News » Whistler

Fundraising for capital projects suffering


Library-museum project under review

By Alison Taylor and Clare Ogilvie

Community organizations in Whistler are struggling to raise funds in an economic climate hostile to charity donations.

This month the fundraising committee working on the Whistler library/museum project was forced to revisit its plans for a $10 million facility due to fundraising woes.

And Whistler’s largest capital project to date, Maurice Young Millennium Place, is being challenged to meet its fundraising obligations in these tough times.

It’s been one year since the capital campaign for the new library/museum building kicked off, amid great excitement and anticipation.

At its start the fund was already at the halfway mark thanks to a $5 million contribution from the municipality, which will own the building.

The challenge for fundraisers was to deliver $5 million, including at least $3 million one year before construction was due to begin.

It was a challenge money-seekers found impossible to meet.

"The fundraising has not gone as well as we had expected it to go," said Anne Fenwick, chair of the Capital Campaign Steering Committee.

"We had anticipated having our $3 million goal for construction by now and it hasn’t happened and we’re nowhere close to it."

Over the course of the year the capital campaign has managed to raise $600,000.

In light of this, earlier this month Fenwick approached council to ask for input on the crisis.

"We’re revisiting the project and seeing where we go from here," she said, adding that they are investigating every aspect of the project, not just the fundraising difficulties.

Fenwick said there are several reasons why it has been so hard to raise the $3 million needed to get started.

"The economic times are very different than what they were when we did our fundraising feasibility study three years ago," she said.

"That study came back and said, ‘Yes, the community will support a $4 to $5-million capital campaign for a joint library/museum project.

"(But) with all the various economic turndowns, with 9/11, we’re finding that’s not the case anymore."

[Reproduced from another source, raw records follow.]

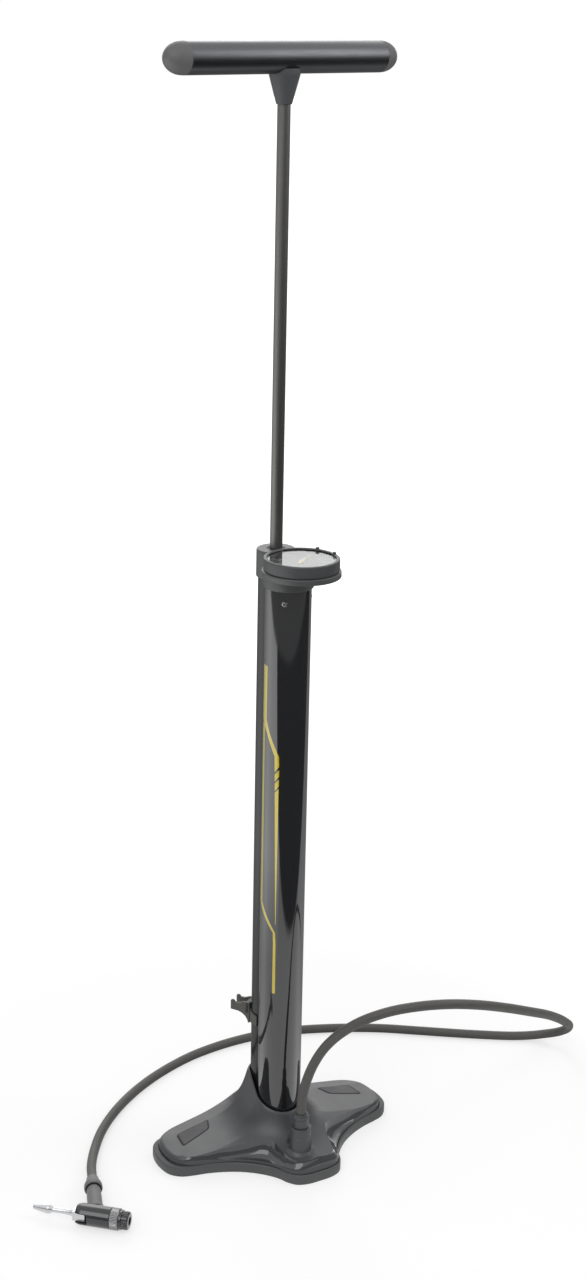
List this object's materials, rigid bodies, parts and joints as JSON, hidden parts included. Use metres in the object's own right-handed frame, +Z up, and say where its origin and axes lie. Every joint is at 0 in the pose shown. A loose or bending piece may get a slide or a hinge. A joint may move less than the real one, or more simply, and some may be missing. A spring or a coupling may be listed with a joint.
{
  "type": "floor bike pump",
  "caption": "Floor bicycle pump: tall barrel with an air tank beside it, T handle, top gauge, winged base, hose and lever chuck.",
  "frame": {"origin": "on the floor, on the axis of the pump barrel", "axes": "+Z up along the barrel, -Y towards the gauge and the front foot, +X towards the right wing"},
  "size_m": [0.6831, 0.3449, 1.1362],
  "materials": {
    "tray": "matte moulded",
    "cover": "glossy moulded",
    "grip": "fine pebbled rubber",
    "steel": "zinc plated",
    "nylon": "natural nylon",
    "black_rubber": "smooth rubber",
    "tube_paint": "gloss black paint over steel",
    "housing": "matte moulded",
    "rod_finish": "dark polished steel",
    "handle_metal": "dark anodised, satin gloss",
    "handle_plastic": "matte moulded",
    "alloy": "machined",
    "brass": "plain brass",
    "dial": "printed dial, plain numbers",
    "needle": "yellow pointer",
    "lens": "clear lens",
    "marker": "red marker",
    "hose_rubber": "matte rubber",
    "chuck_black": "gloss moulded",
    "silver": "bright plated"
  },
  "bodies": {
    "root": {"base_tray": "tray", "base_cover": "cover", "grip_pads": "grip", "base_screws": "steel", "valve_manifold": "housing", "socket_seals": "black_rubber", "check_spring": "steel", "outlet_elbow": "housing", "hose_nut": "housing", "barrel_tube": "tube_paint", "barrel_cap": "housing", "rod_bushing": "nylon", "rod_wiper": "black_rubber", "tank_tube": "tube_paint", "tank_plug": "alloy", "tank_seal": "black_rubber", "tank_screws": "steel", "gauge_housing": "housing", "gauge_stem": "brass", "gauge_case": "steel", "bourdon_tube": "brass", "sector_post": "steel", "gauge_dial": "dial", "lens_spacer": "housing", "gauge_lens": "lens", "hose_clip": "housing", "hose": "hose_rubber", "hose_ferrule": "housing", "chuck_stem": "housing", "chuck_body": "chuck_black", "chuck_ring": "silver", "chuck_cap": "chuck_black", "chuck_gasket": "black_rubber", "lever_pin": "steel"},
    "piston": {"piston_head": "nylon", "piston_cup": "black_rubber", "top_bumper": "black_rubber"},
    "rod": {"piston_bolt": "steel", "piston_rod": "rod_finish", "handle_neck": "handle_plastic", "handle_core": "alloy", "handle_nut": "steel", "handle_tube": "handle_metal", "handle_caps": "handle_plastic"},
    "poppet": {"check_poppet": "nylon"},
    "sector": {"sector_gear": "brass"},
    "needle": {"pinion": "brass", "gauge_needle": "needle"},
    "bezel": {"gauge_bezel": "housing", "bezel_markers": "marker"},
    "plunger": {"chuck_plunger": "nylon"},
    "lever": {"chuck_lever": "silver"}
  },
  "joints": [
    {"name": "rod_slide", "type": "slide", "parent": "root", "child": "piston", "axis": [0, 0, 1], "range_m": [-0.4225, 0.149]},
    {"name": "handle_spin", "type": "hinge", "parent": "piston", "child": "rod", "pos_m": [0, 0, 0.9], "axis": [0, 0, 1], "continuous": true},
    {"name": "check_valve", "type": "slide", "parent": "root", "child": "poppet", "axis": [0, 0, 1], "range_m": [-0.0015, 0], "stiffness_N_per_m": 250, "springref_m": 0.002, "deforming": ["check_spring"]},
    {"name": "sector_swing", "type": "hinge", "parent": "root", "child": "sector", "pos_m": [0, -0.029, 0.655], "axis": [0, 0, 1], "range_deg": [0, 45], "stiffness_Nm_per_rad": 0.002},
    {"name": "needle_turn", "type": "hinge", "parent": "root", "child": "needle", "pos_m": [0, -0.057, 0.655], "axis": [0, 0, 1], "range_deg": [-270, 0]},
    {"name": "bezel_turn", "type": "hinge", "parent": "root", "child": "bezel", "pos_m": [0, -0.057, 0.655], "axis": [0, 0, 1], "continuous": true},
    {"name": "lever_swing", "type": "hinge", "parent": "root", "child": "lever", "pos_m": [-0.23988, -0.07819, 0.011], "axis": [0, 0, 1], "range_deg": [0, 90]},
    {"name": "plunger_slide", "type": "slide", "parent": "root", "child": "plunger", "axis": [0.7771, -0.6293, 0], "range_m": [0, 0.0012]}
  ],
  "couplings": [
    {"joint": "needle_turn", "follows": "sector_swing", "ratio": -6},
    {"joint": "plunger_slide", "follows": "lever_swing", "m_per_rad": 0.0007}
  ]
}
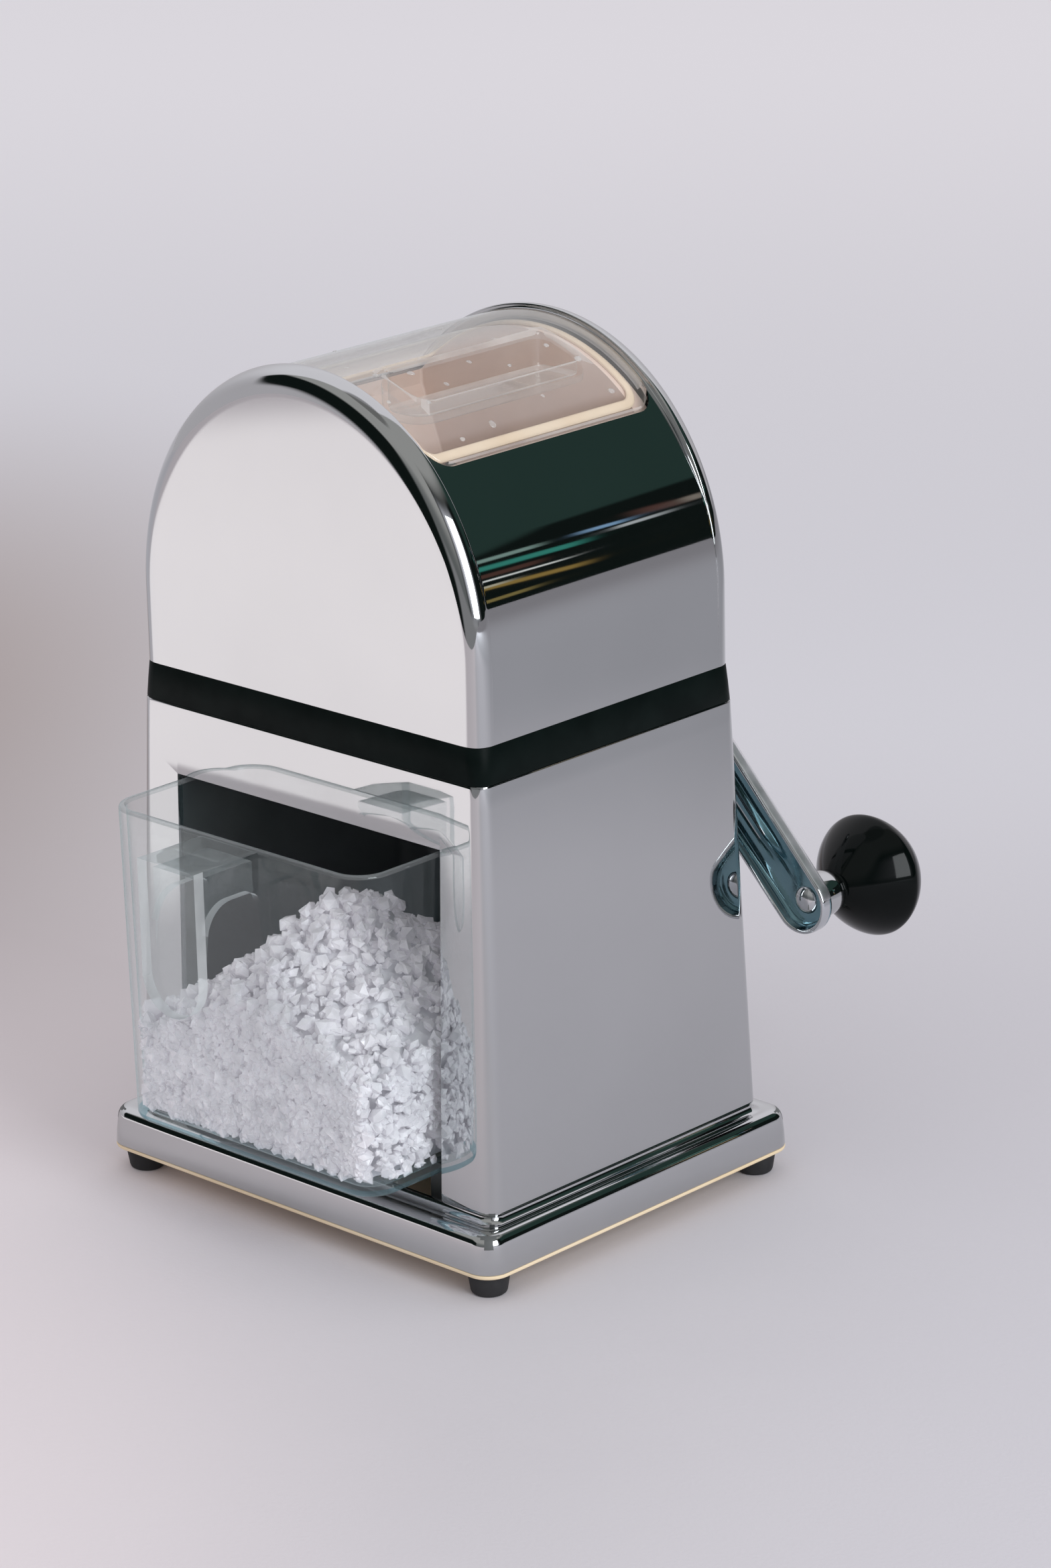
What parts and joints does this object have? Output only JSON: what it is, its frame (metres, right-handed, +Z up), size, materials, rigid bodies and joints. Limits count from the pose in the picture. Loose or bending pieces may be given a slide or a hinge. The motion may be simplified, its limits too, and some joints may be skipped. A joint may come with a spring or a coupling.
{
  "type": "ice shaver",
  "caption": "Hand-cranked tabletop ice shaver: polished tapered housing with a barrel top, clear hinged lid, rear crank with a black knob and a clear pull-out ice container.",
  "frame": {"origin": "centre of the whole object's plan box, on the worktop under the feet", "axes": "+Z up; -Y is the side the clear container pulls out of; the crank is at +Y; the crank's knob is towards +X at rest"},
  "size_m": [0.1845, 0.2254, 0.262],
  "materials": {
    "polished_shell": "mirror polished plating",
    "black_trim": "satin black moulded plastic",
    "cream_plastic": "cream moulded plastic",
    "beige_plastic": "warm beige moulded plastic",
    "foot_rubber": "black rubber",
    "zinc_steel": "plain plated steel",
    "blade_steel": "ground stainless steel",
    "clear_plastic": "clear moulded plastic with a faint blue green edge",
    "bush_brass": "turned",
    "bush_nylon": "natural white",
    "knob_black": "glossy black"
  },
  "bodies": {
    "housing": {"lower_housing": "polished_shell", "base_plate": "cream_plastic", "rubber_feet": "foot_rubber", "foot_screws": "zinc_steel", "drawer_runners": "black_trim", "trim_band": "black_trim", "mechanism_deck": "zinc_steel", "deck_screws": "zinc_steel", "case_screws": "zinc_steel", "frame_screws": "zinc_steel", "upper_housing": "polished_shell", "hopper": "beige_plastic", "window_gasket": "cream_plastic", "lid_hinge_rod": "blade_steel", "front_bearing_plate": "zinc_steel", "rear_bearing_plate": "zinc_steel", "comb_bars": "blade_steel", "comb_blades": "blade_steel", "front_bush": "bush_brass", "rear_bush": "bush_brass", "wall_bush": "polished_shell", "ice_chute": "black_trim"},
    "lid": {"lid": "clear_plastic"},
    "crank": {"rotor_shaft": "blade_steel", "rotor_blades": "blade_steel", "rotor_spacers": "zinc_steel", "crank_arm": "polished_shell", "thrust_washer": "bush_nylon", "crank_nut": "polished_shell", "knob_spindle": "blade_steel"},
    "knob": {"crank_knob": "knob_black", "knob_ferrule": "polished_shell"},
    "container": {"ice_container": "clear_plastic"}
  },
  "joints": [
    {"name": "crank_turn", "type": "hinge", "parent": "housing", "child": "crank", "pos_m": [-0.0111, -0.0011, 0.176], "axis": [0, 1, 0], "continuous": true},
    {"name": "knob_spin", "type": "hinge", "parent": "crank", "child": "knob", "pos_m": [0.07335, 0.0939, 0.0873], "axis": [0, 1, 0], "continuous": true},
    {"name": "lid_hinge", "type": "hinge", "parent": "housing", "child": "lid", "pos_m": [-0.0593, -0.0011, 0.2356], "axis": [0, -1, 0], "range_deg": [0, 110]},
    {"name": "container_slide", "type": "slide", "parent": "housing", "child": "container", "axis": [0, -1, 0], "range_m": [0, 0.1]}
  ]
}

On top of the tightening economy, Fenwick said the capital campaign has also had to compete with fundraising for Millennium Place. The competition for community funds had more impact on library/museum fundraising than had originally been anticipated.

And there has been waning support in the community for spending $10 million on a library/musuem.

"We’re hearing a lot of concern from the community and we’re trying to respond to the community as well and listen to their concerns," said Fenwick.